The Minnesota Department of Health (MDH) and Centers for Disease Control (CDC) confirmed a woman in her 60s from Anoka County was infected with the virus after spending time in Honduras.

Symptoms began presenting on Jan. 1. She has not been hospitalized and is expected to make a full recovery.


According to an MDH release, it's the first case of the Zika virus confirmed in Minnesota following the current outbreak affecting Mexico, Central American, South American, African and Caribbean countries.

The last time Minnesota had a case was in 2014, when a man contracted it following a visit to French Polynesia.

The health department said there is "not a risk" of the virus spreading.
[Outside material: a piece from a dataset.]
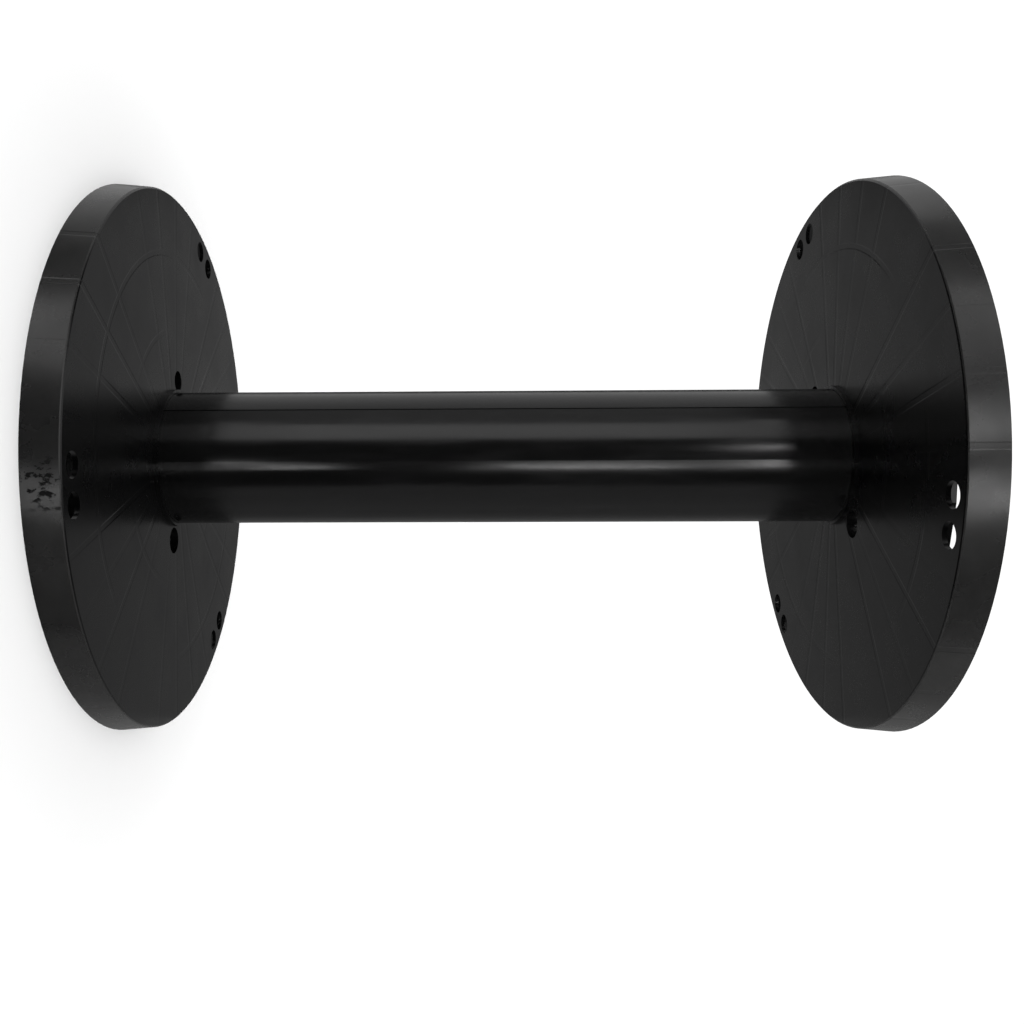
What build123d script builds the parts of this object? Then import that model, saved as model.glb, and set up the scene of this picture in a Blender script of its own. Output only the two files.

The infection is transmitted by mosquitoes, but Minnesota's climate is too cold for the species known to carry it, with the only way it's likely to enter the state being through travelers bitten when visiting infected countries.

Nearly 80 percent of people infected with the virus will have no symptoms. Most others typically have mild symptoms, such as fever, joint soreness, rash or red eyes.

Pregnant women are more at risk because of the potentially severe impact on their babies. In less than 1 percent of cases, it can lead to abnormally small heads in infants (microcephaly), miscarriage and Guillain-Barre syndrome.

Here's some more background on the virus courtesy of BringMeTheNews.

"Since some regions where Zika is circulating are popular destinations for Minnesota travelers in the winter, we expected we might see cases of Zika in the state," said MDH Commissioner Ed Ehlinger.

MDH says those heading to infected nations should use mosquito repellents containing DEET or other ingredients including picaridin, IR3535 or oil of lemon eucalyptus, as well as staying in buildings with good doors and window screens, and considering postponing travel to affected areas if you're pregnant, or "could become pregnant."

Affected nations include: Barbados, Bolivia, Brazil, Cape Verde, Colombia, Dominican Republic, Ecuador, El Salvador, French Guiana, Guadeloupe, Guatemala, Guyana, Haiti, Honduras, Martinique, Mexico, Panama, Paraguay, Puerto Rico, Saint Martin, Samoa, Suriname, U.S. Virgin Islands and Venezuela.